** Start of GIVEN MATERIAL **

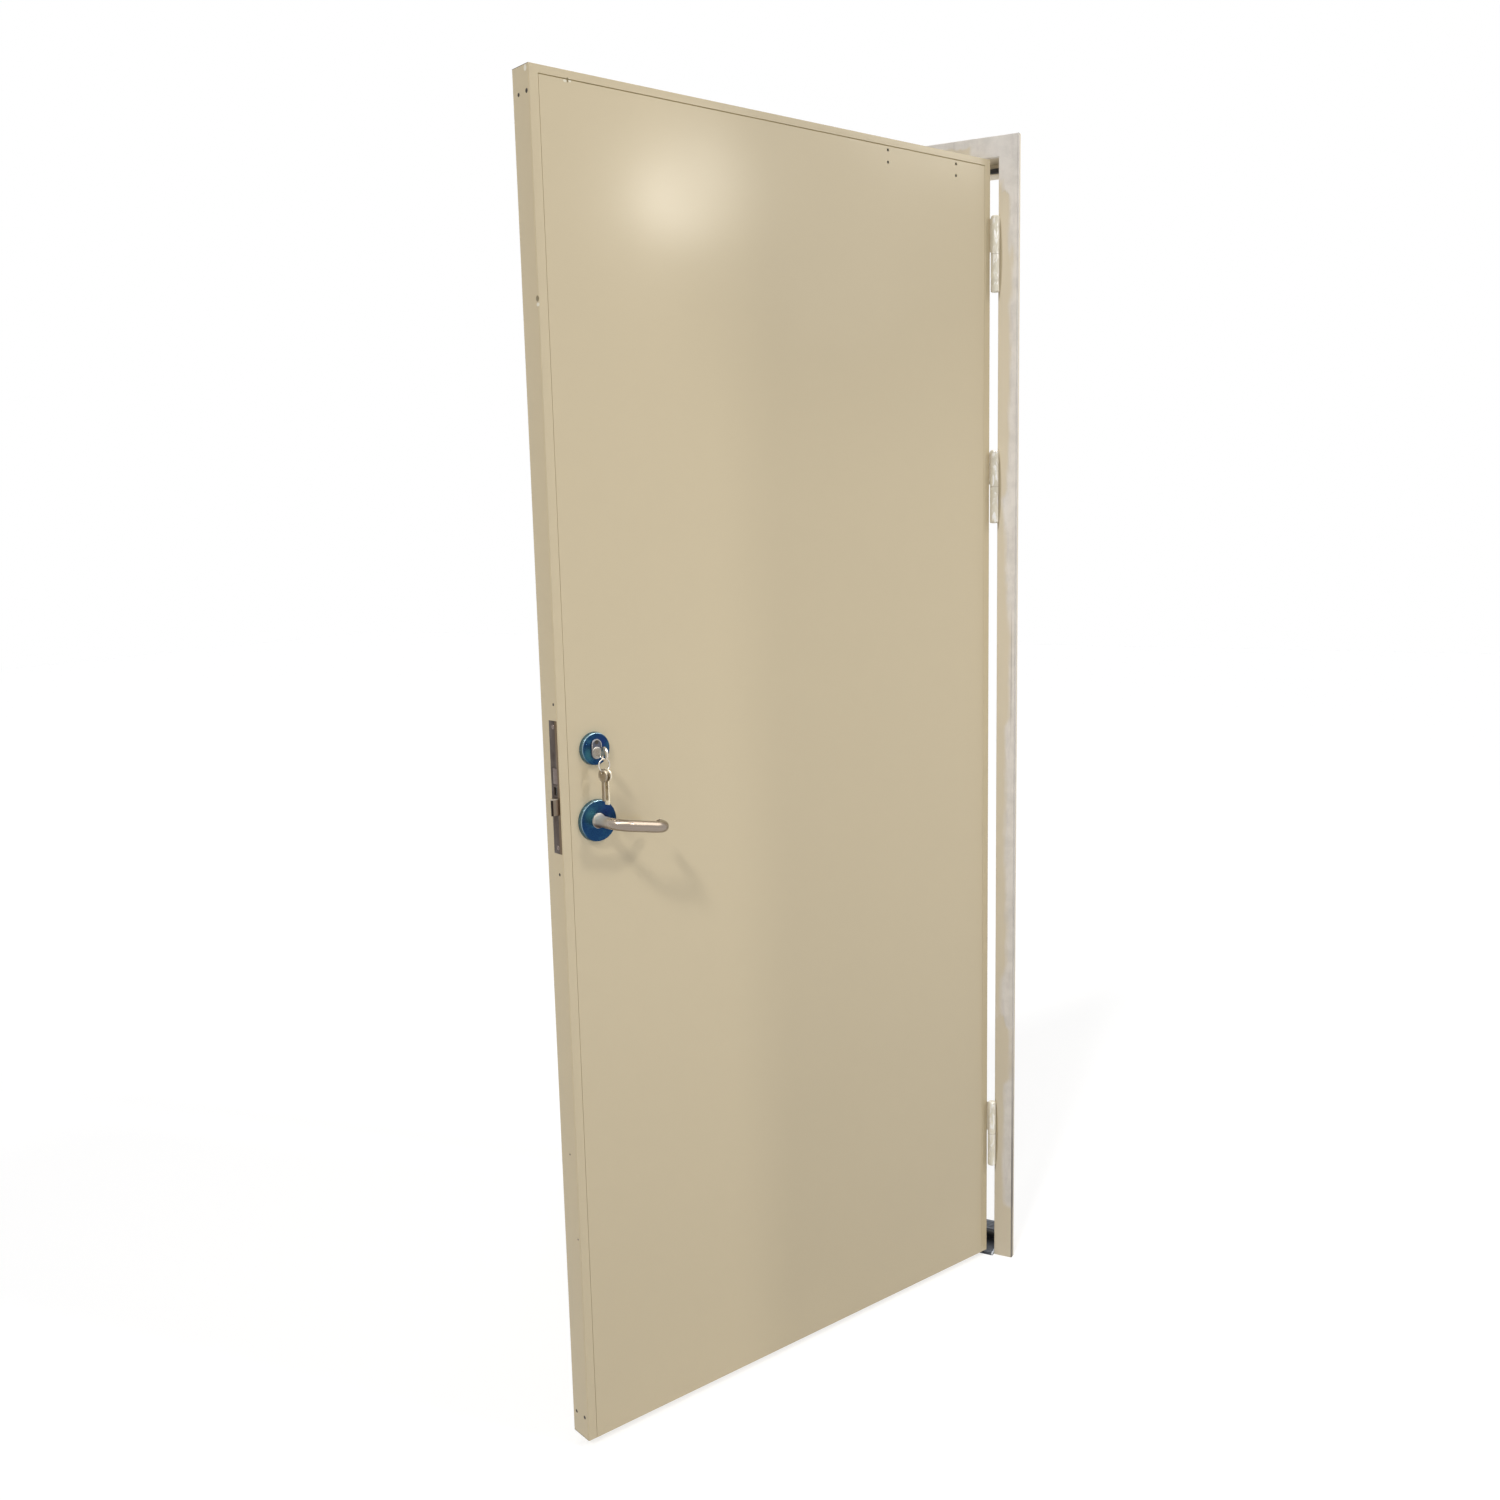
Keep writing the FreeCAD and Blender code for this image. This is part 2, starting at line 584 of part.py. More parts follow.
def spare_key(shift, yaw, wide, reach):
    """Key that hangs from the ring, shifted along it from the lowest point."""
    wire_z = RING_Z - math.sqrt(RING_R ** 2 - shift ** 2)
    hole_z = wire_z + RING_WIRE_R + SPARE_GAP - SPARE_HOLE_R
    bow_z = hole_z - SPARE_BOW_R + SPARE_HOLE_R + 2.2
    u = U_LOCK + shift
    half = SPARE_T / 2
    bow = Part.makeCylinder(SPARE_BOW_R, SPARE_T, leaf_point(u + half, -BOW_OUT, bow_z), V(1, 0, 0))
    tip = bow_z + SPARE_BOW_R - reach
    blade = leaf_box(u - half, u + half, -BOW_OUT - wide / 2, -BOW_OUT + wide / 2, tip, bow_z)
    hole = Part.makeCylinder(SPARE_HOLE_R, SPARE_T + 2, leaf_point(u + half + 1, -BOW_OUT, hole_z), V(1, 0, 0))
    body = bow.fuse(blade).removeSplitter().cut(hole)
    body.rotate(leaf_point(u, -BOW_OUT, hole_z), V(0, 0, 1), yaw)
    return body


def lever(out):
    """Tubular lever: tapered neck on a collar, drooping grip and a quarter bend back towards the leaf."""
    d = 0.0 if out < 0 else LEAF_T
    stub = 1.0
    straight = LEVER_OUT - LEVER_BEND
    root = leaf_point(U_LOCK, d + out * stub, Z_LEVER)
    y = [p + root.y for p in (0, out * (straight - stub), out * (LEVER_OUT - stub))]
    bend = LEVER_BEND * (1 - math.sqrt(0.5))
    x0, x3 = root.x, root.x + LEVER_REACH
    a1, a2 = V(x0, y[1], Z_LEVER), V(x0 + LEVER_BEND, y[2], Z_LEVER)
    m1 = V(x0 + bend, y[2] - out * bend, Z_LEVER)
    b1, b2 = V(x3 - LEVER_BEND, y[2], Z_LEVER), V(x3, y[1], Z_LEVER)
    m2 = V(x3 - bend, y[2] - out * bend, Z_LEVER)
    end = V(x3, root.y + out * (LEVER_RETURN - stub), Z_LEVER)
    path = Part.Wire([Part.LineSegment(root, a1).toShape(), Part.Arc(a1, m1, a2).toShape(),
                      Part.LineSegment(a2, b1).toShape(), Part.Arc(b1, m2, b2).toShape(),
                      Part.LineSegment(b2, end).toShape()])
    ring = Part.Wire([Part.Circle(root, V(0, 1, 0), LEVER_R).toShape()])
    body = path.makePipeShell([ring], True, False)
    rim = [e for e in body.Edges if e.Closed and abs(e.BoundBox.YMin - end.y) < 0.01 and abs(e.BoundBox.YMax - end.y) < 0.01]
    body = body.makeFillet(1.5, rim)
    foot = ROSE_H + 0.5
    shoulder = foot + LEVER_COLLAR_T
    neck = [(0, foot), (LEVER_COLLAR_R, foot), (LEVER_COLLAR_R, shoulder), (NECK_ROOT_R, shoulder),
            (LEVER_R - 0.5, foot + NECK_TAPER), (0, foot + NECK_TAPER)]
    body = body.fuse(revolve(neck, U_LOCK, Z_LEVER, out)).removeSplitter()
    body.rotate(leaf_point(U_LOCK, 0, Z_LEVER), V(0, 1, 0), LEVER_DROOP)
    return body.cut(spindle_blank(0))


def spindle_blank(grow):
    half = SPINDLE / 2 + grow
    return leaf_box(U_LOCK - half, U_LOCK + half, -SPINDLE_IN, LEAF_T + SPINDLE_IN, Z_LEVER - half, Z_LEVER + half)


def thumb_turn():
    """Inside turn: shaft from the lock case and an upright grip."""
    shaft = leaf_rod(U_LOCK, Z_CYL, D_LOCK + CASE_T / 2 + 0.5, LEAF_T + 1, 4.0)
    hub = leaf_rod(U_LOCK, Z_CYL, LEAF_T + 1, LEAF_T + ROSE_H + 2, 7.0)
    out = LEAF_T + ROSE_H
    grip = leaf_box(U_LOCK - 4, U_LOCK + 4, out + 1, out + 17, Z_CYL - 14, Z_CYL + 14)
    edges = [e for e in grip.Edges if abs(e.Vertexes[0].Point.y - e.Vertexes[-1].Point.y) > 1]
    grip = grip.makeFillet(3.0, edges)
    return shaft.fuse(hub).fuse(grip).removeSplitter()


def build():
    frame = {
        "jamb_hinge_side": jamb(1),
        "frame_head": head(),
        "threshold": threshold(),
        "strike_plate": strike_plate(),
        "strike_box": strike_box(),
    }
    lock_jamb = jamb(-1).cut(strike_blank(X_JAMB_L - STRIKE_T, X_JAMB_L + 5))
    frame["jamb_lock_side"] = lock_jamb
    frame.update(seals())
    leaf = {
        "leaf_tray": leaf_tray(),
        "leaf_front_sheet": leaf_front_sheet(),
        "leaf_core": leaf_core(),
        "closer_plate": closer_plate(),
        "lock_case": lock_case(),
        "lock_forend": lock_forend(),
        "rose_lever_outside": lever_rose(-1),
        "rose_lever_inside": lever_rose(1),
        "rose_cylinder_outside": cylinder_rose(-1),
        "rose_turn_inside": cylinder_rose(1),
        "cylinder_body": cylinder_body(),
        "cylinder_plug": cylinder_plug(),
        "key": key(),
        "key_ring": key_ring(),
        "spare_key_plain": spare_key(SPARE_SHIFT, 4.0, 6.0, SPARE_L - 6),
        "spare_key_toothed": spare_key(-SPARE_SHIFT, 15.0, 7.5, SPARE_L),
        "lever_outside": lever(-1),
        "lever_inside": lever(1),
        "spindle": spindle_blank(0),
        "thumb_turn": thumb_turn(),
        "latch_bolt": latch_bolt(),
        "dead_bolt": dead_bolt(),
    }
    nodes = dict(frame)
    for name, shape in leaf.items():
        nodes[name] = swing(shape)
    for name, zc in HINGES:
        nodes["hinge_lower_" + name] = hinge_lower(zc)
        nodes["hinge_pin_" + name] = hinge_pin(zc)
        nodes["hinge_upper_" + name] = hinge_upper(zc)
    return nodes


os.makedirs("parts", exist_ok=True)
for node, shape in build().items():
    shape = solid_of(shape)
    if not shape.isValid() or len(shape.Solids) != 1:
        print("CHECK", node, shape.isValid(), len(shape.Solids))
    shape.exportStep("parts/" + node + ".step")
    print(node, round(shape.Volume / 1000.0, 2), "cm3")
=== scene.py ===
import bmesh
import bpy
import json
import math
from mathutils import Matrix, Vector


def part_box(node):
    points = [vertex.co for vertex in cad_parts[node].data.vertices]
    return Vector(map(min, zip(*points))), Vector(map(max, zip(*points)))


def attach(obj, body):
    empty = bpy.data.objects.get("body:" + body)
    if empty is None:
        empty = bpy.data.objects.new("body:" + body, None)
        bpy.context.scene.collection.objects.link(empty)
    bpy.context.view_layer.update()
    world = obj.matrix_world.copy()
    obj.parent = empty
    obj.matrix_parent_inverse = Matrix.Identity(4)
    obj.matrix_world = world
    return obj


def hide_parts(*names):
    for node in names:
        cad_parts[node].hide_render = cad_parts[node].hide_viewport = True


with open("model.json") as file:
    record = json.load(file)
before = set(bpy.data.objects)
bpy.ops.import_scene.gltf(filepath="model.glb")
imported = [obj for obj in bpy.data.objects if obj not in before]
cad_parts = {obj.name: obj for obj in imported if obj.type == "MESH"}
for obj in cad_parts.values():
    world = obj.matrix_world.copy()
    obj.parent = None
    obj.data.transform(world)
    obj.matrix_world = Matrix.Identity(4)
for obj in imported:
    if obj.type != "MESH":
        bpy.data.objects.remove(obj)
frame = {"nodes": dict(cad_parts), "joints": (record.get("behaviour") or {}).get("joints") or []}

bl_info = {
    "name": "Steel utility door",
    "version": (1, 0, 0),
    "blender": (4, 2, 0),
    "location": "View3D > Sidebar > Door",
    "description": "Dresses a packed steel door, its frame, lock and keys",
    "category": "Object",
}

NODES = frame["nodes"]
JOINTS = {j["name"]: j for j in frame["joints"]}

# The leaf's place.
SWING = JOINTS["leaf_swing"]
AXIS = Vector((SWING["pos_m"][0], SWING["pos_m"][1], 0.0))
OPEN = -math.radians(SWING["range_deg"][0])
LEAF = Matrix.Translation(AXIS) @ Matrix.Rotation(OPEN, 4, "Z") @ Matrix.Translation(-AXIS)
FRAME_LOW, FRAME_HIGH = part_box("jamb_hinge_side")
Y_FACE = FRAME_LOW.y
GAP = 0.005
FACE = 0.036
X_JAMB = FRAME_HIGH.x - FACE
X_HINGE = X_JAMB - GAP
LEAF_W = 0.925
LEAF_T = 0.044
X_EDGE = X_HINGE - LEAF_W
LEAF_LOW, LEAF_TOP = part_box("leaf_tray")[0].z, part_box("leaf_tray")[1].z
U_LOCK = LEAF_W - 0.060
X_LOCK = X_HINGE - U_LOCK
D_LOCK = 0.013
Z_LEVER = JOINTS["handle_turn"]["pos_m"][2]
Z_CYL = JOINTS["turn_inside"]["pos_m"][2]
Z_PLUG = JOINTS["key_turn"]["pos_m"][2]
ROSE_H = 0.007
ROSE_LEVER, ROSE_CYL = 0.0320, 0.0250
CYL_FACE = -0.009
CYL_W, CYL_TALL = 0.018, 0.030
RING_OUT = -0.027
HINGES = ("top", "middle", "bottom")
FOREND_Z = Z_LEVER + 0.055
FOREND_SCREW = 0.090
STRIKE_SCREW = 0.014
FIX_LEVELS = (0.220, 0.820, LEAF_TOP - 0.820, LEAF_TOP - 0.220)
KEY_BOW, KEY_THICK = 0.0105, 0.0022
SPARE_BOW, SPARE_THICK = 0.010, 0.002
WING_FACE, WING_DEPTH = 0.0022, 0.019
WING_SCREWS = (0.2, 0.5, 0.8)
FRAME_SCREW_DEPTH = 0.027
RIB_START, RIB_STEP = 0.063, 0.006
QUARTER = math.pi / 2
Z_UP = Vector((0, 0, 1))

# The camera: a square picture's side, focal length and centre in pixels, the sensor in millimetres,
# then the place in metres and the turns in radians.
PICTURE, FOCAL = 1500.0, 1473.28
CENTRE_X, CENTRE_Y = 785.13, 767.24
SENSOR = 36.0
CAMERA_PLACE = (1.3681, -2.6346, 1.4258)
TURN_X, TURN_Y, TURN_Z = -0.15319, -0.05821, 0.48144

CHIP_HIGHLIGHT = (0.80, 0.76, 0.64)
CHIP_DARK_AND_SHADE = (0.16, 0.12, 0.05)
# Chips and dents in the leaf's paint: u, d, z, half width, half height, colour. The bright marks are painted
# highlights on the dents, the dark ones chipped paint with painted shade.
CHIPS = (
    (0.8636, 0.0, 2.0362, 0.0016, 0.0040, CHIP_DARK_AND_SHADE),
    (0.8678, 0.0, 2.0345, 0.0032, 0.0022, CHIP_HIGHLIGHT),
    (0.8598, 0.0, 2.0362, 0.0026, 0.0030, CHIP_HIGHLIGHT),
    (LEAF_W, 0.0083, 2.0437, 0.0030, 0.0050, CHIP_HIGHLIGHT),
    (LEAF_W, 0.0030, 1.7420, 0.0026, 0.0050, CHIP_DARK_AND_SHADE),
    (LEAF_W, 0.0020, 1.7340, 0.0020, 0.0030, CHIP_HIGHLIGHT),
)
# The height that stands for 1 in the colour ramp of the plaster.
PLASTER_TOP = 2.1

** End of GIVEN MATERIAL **

STATED EXERCISE:
Starting at the line that contains "name] = hinge_upper(zc)" and ending at the line that contains "cad_parts[node].hide_render = cad_parts[node].hide_viewport", retype each line exactly; omit everything outside that range.

ANSWER TO THIS TASK:
        nodes["hinge_upper_" + name] = hinge_upper(zc)
    return nodes


os.makedirs("parts", exist_ok=True)
for node, shape in build().items():
    shape = solid_of(shape)
    if not shape.isValid() or len(shape.Solids) != 1:
        print("CHECK", node, shape.isValid(), len(shape.Solids))
    shape.exportStep("parts/" + node + ".step")
    print(node, round(shape.Volume / 1000.0, 2), "cm3")
=== scene.py ===
import bmesh
import bpy
import json
import math
from mathutils import Matrix, Vector


def part_box(node):
    points = [vertex.co for vertex in cad_parts[node].data.vertices]
    return Vector(map(min, zip(*points))), Vector(map(max, zip(*points)))


def attach(obj, body):
    empty = bpy.data.objects.get("body:" + body)
    if empty is None:
        empty = bpy.data.objects.new("body:" + body, None)
        bpy.context.scene.collection.objects.link(empty)
    bpy.context.view_layer.update()
    world = obj.matrix_world.copy()
    obj.parent = empty
    obj.matrix_parent_inverse = Matrix.Identity(4)
    obj.matrix_world = world
    return obj


def hide_parts(*names):
    for node in names:
        cad_parts[node].hide_render = cad_parts[node].hide_viewport = True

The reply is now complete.